3. Group sales exclude VAT and fuel. Sales growth shown on a comparable days basis.
4. Excludes amortisation of acquired intangibles and excludes exceptional items by virtue of their size and nature in order to reflect management’s view of underlying performance.
5. Headline ‘diluted earnings per share’ and ‘adjusted Group profit before tax’ measures exclude exceptional items, amortisation of acquired intangibles, net pension finance costs and fair value remeasurements of financial instruments. Full details of the diluted earnings per share measure can be found in Note 8, starting on page 39.
6. Net debt and retail free cash flow exclude the impact of Tesco Bank in order to provide further analysis of the retail cash flow statement. Net debt also includes lease liabilities following the adoption of IFRS 16. Net debt excluding lease liabilities was £(2.3)bn, down £0.4bn since year-end.

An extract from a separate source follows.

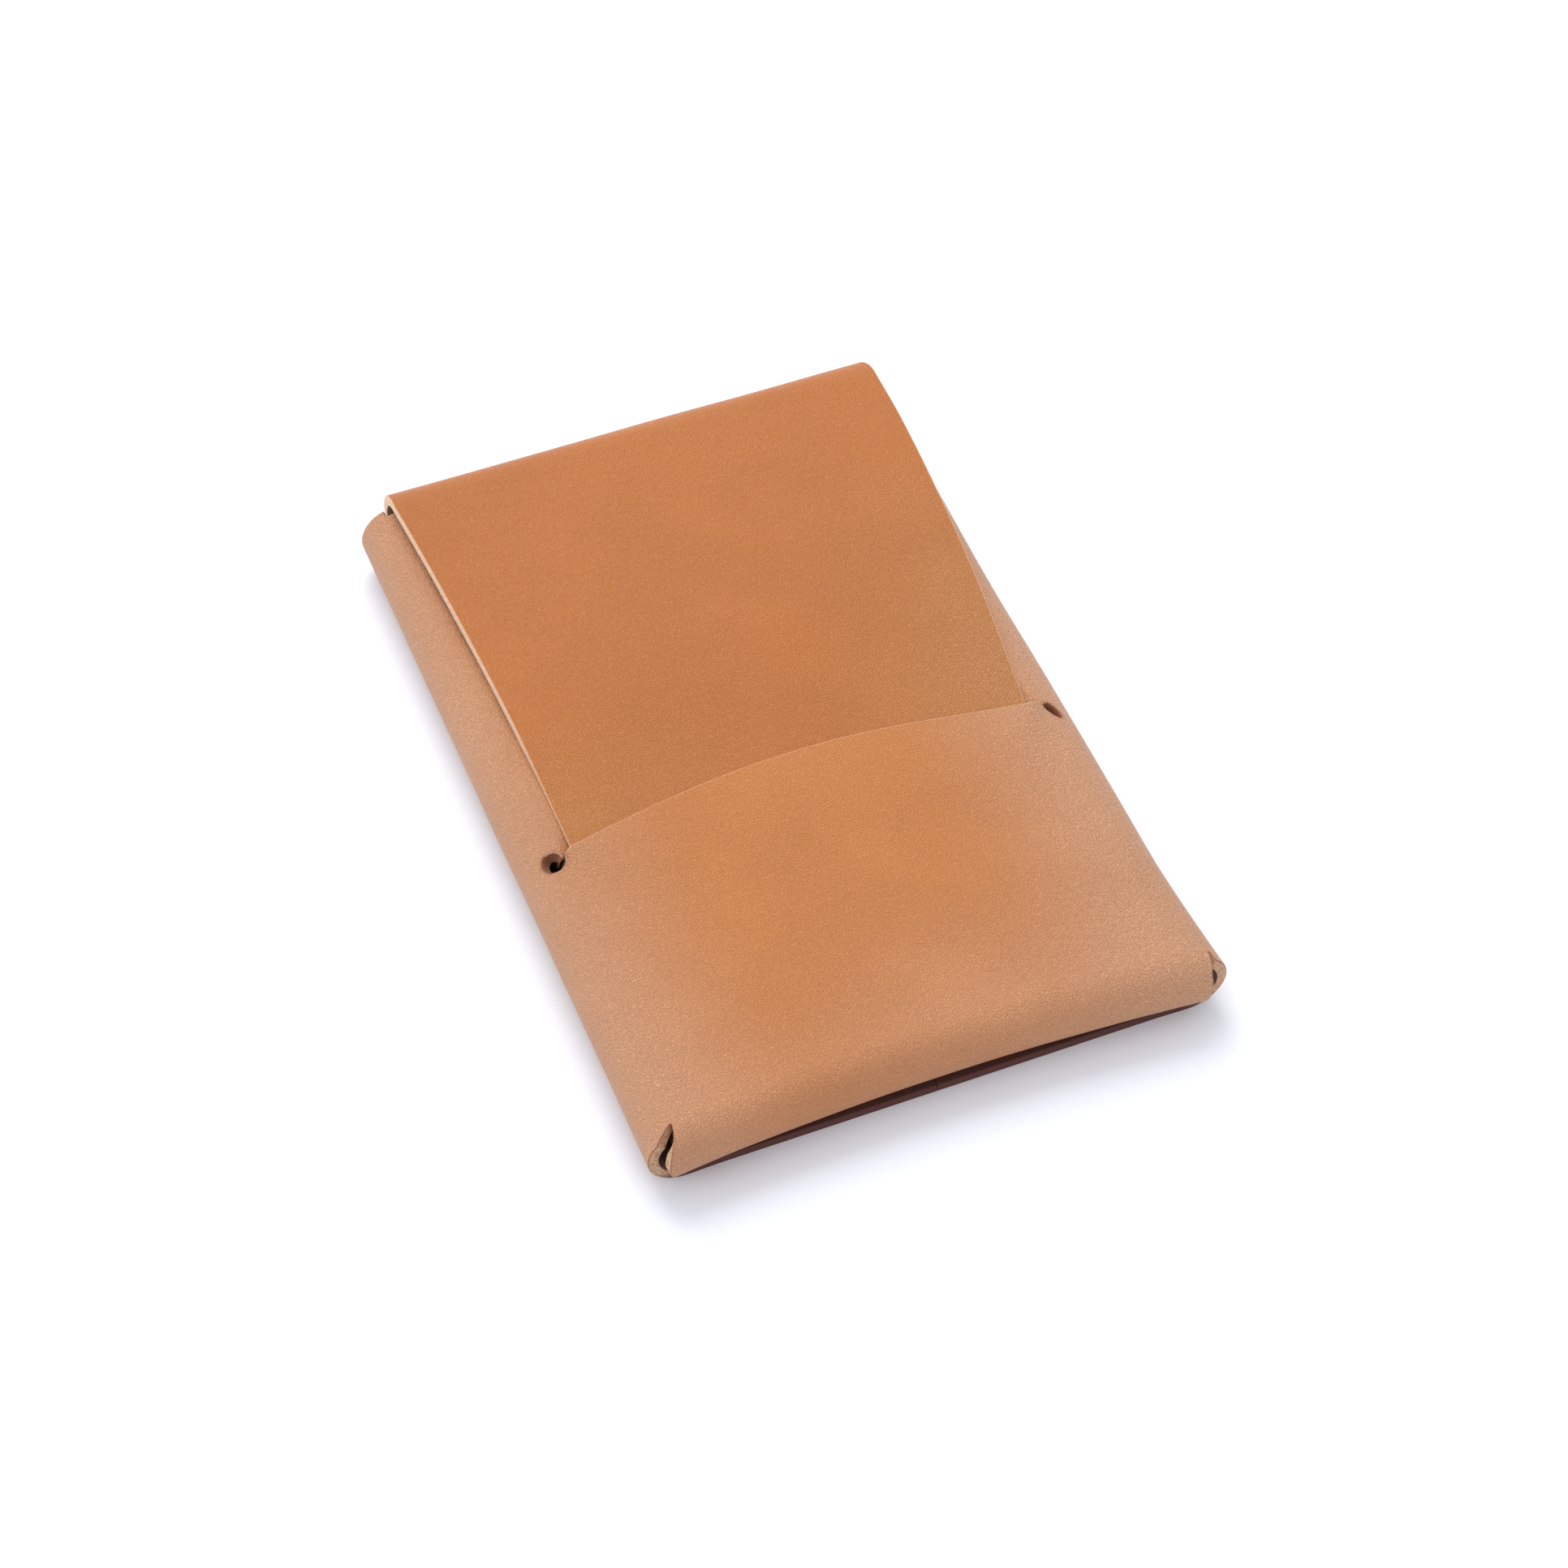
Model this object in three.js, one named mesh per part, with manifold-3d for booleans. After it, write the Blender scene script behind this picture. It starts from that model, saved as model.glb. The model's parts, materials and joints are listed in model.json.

7. Statutory diluted earnings per share includes the impact of a net post-tax charge of £(396)m in respect of exceptional items. More detail can be found in Note 3 on page 36. 8. Like-for-like is a measure of growth in Group online sales and sales from stores that have been open for at least a year (at constant foreign exchange rates).
9. UK Multichannel tracker. Based on your most recent experience, how likely is it that you would recommend this store to a friend or colleague?
10. Reflects year-on-year change in YouGov Brand UK perception measures of quality, value and trust.
11. Group margin target (pre-IFRS 16 and excluding Booker) of 3.5% to 4.0% set in October 2016.
12. Group operating cost reduction target of £1.5bn by the end of the 2019/20 financial year, set in October 2016.
13. Retail EBITDA i.e. excludes the impact of Tesco Bank.
14. Capex is shown excluding property buybacks. Statutory capital expenditure (including property buybacks) for the 26 weeks ended 24 August 2019 was £0.5bn (LY £0.4bn).